According to one city official who requested anonymity, the Planning Commission has met just twice in the past three years, and then only to approve guidelines for code enhancements. The commission has met five times in the six weeks since Bob Stowe was appointed in June to serve as interim city manager.
“It’s unbelievable,” Voss said.
Other former councilmembers voiced disappointment with how long-time Councilmembers Todd and Mark Bond have dealt with the situation in City Hall, claiming the veteran lawmakers should “know better” regarding the proper way city business should be handled after serving on the council for 16 and 14 years, respectively.
“None of them are gutsy enough to take a stance against what they know is wrong,” Voss said. “You don’t need a policy to know what’s right and what’s horribly wrong.”
Voss served on the council from January 2002 until the end of December 2010. She described council newcomers Jared Mead and John Steckler as “our best hope” for the future of the city.
Former Councilmember Tim Masterson expressed disappointment with his former colleague when he said Mike Todd has been “steamrolled” into voting with the new council majority.
“Mike was an old-fashioned hardliner who demanded to know the details in order to discover the truth,” Masterson said. “His lack of defiance can only be considered part of the collusion that has become the standard operating procedure for the current council.”
Bond and Pruitt declined to comment on the charges made by Voss.
Todd defended his actions by explaining that his role as a councilmember is to defend the rights of residents.
"I take my responsibility seriously to understand the laws and processes that pertain to my role as an elected official looking out for our city," Todd said. "I am the only member of our council, past or present, that holds an Advanced Certificate of Municipal Leadership from the Association of Washington Cities.
“I put my personal time into attending conferences, training sessions, and webinars to go beyond the required minimum training for elected officials."
Voss and Donna Michelson said they were troubled about the council’s decision to put the city manager on paid administrative leave without addressing the need to hire an interim administrator at a rate that was not accounted for in the budget.
The council placed Polizzotto on 45 days of paid administrative leave on June 19. Voss suspects the council will extend her leave before it is scheduled to expire on Aug. 3.
Former Councilmember Kathy Nielsen said the council backed itself into a corner when it did not put a stop to the actions taken by Polizzotto, who she described as a runaway train.

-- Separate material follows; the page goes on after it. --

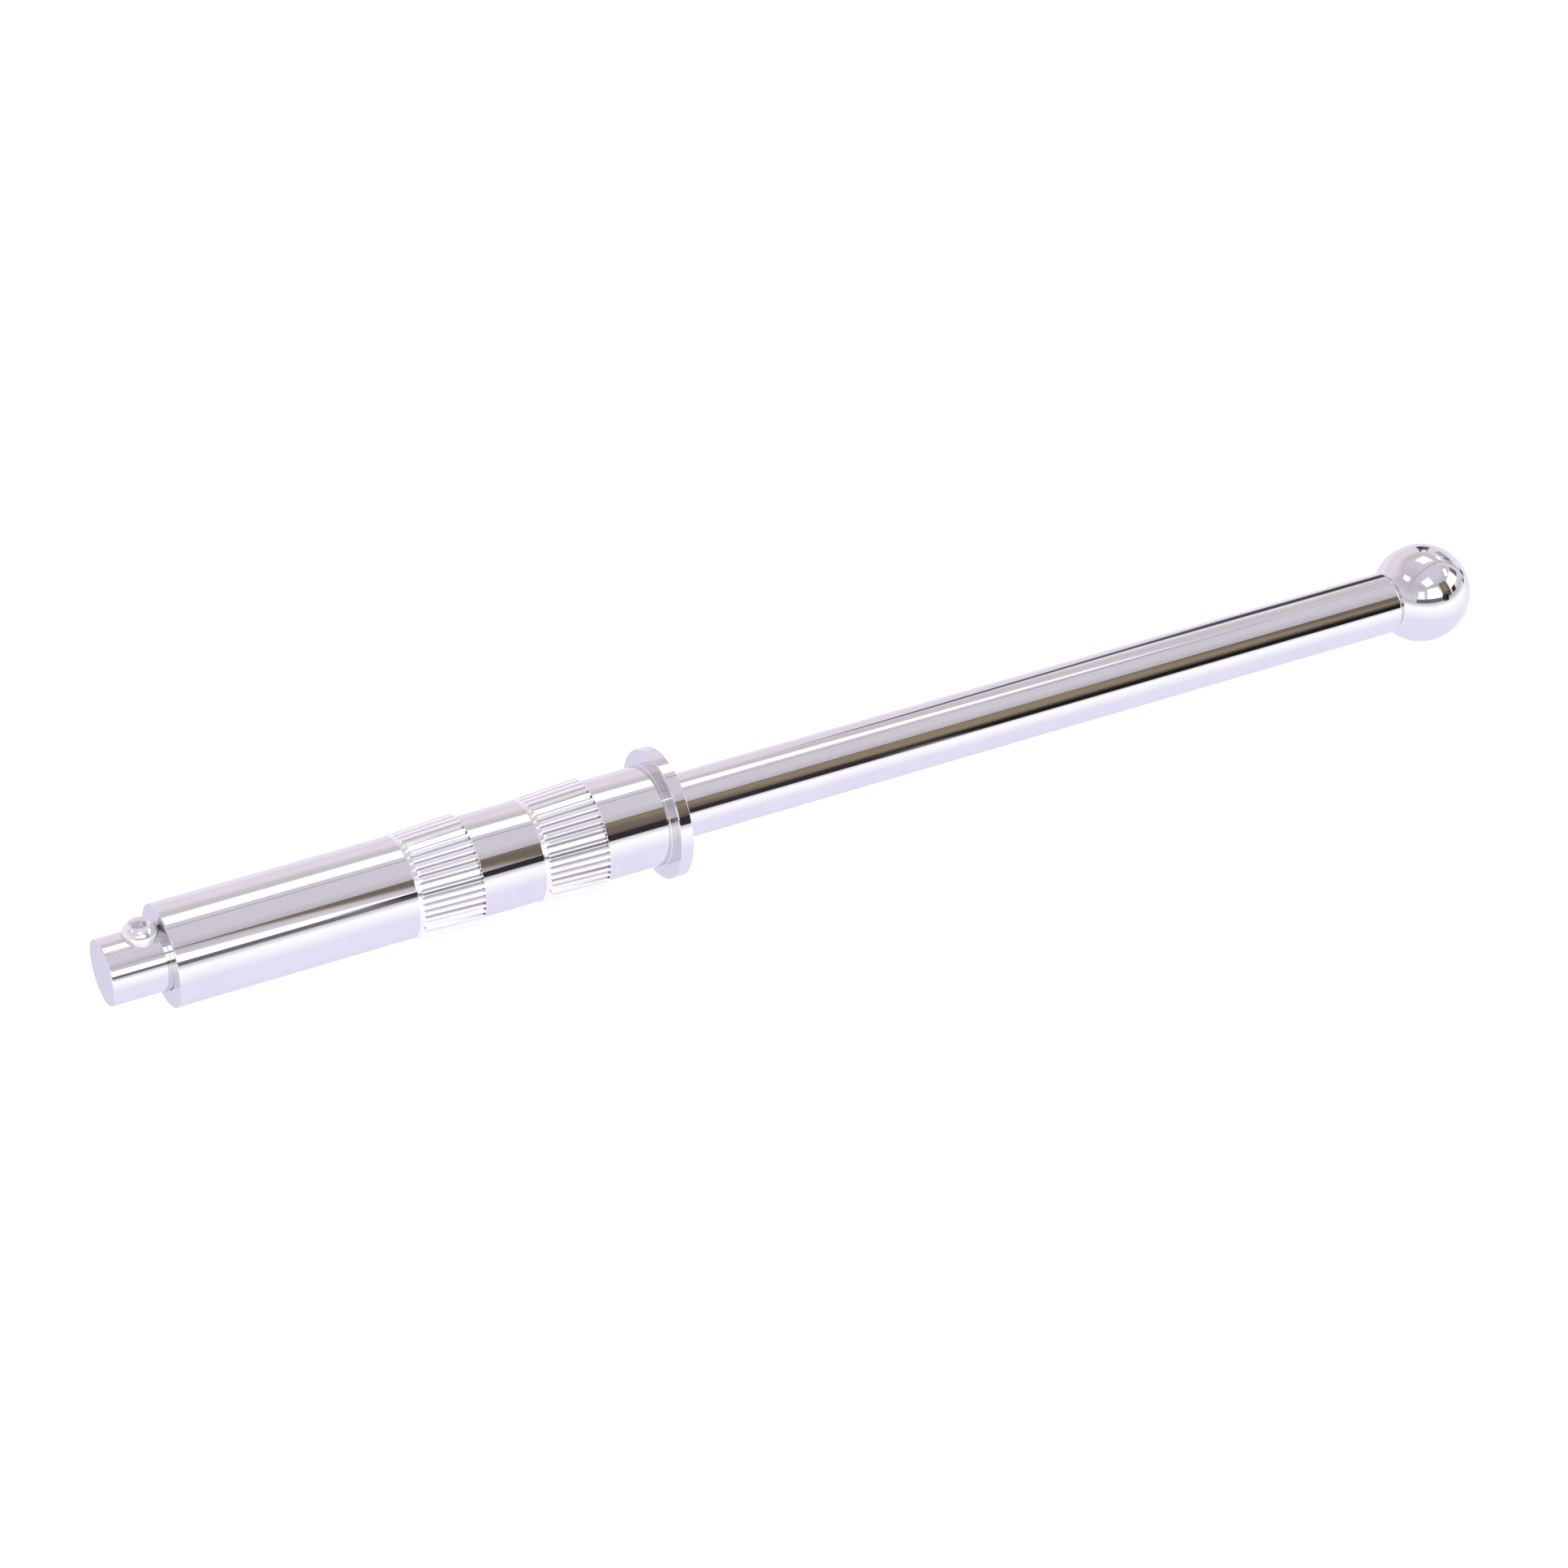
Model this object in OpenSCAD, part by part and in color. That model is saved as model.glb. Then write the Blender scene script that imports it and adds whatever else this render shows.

“Members of the council should have taken matters into hand a year ago,” Nielsen said. “Now they’re dealing with total chaos.”
Her former colleague was even more emphatic.
“They should have fired her two years ago,” Voss said. “If we had done the right thing, we would not have lost 30 valuable employees from City Hall.”
The lack of transparency, according to Nielsen, began when the city manager stopped directors and department heads from being responsible for presentations to the council. She said the current whistleblower complaints are the same concerns voiced by staff more than 18 months ago.
“How do you vote for something without an open discussion of the facts presented by the person in charge of the project?” she asked. “The biggest problem is that the council has allowed themselves to be led by Rebecca without doing the job they were elected to do by the residents of this city.”
Masterson echoed Nielsen’s comments, adding that Polizzotto became the “arbitrator” of every issue when she prohibited department heads from presenting their own projects to the council.
“The council forced out a reasonably efficient city manager in Ken Armstrong, only to replace him with a puppeteer who treats her employees like her own marionettes,” Masterson said. “Polizzotto manages by screaming at staff, throwing fits and pounding her fist on the desk.
“Her so-called miracle budget was balanced on the backs of good people who may have been at the top of their pay scale, but were so good at what they did they made it look easy.”
Masterson was a member of the Mill Creek City Council from 2009 until 2013.
Nielsen also said she was disappointed the council has allowed Pruitt to be involved in the day-to-day operation of the city, stressing the fact that the job of mayor is “purely ceremonial.” Pruitt has disputed any lack of transparency, explaining that she shuttled paperwork between City Hall and the city manager’s home from the time she began her sick leave in mid-April to when Stowe assumed the duties of the city’s chief operating officer on June 25.
“I was amazed how poorly the whole process was handled from the time that Rebecca claimed she was sick until the time the City Council finally hired Bob Stowe to serve as the interim city manager,” Nielsen said.
“I do not believe council ever requested documentation to support her absence. The council is now accountable for their failure to manage their one employee, the city manager.
“If they had looked into personnel concerns a year and half ago, maybe they would not be in this mess.”
Nielsen served as both mayor and mayor pro tem during her two terms on the council.
She concluded her comments noting the council’s failure has forced the city to pay a second salary that is comparable to the $172,000 base pay budgeted for Polizzotto. Stowe is on a short-term contract that calls for him to earn $5,500 for a minimum of 20 hours of work per week. That equates to $275 per hour.
It’s important to note that while the council was dealing with allegations that it had violated the Open Meetings Act, they approved hiring Stowe and setting his salary behind closed doors.
Michelson said it is probably too late “to put the toothpaste back in the tube,” referring to the employees who have left the city. “The city is in disarray,” Michelson said. “We are in a precarious position that the council should never been allowed to get themselves into.”
The veteran councilmember also criticized Polizzotto for the alleged misuse of her city-issued credit card, discovered during the annual audit conducted by the state Auditor’s Office. Michelson said the city manager should have avoided charging high-priced meals and “any alcohol” on her expense report.
“Members of the council and city officials should be held to a higher standard that is beyond reproach.”
Michelson said she is optimistic the city can get back on the right track with the interim leadership provided by Stowe. She is hopeful resolution will be forthcoming, suggesting that councilmembers need to cut short their normal August vacation until the city is back on track.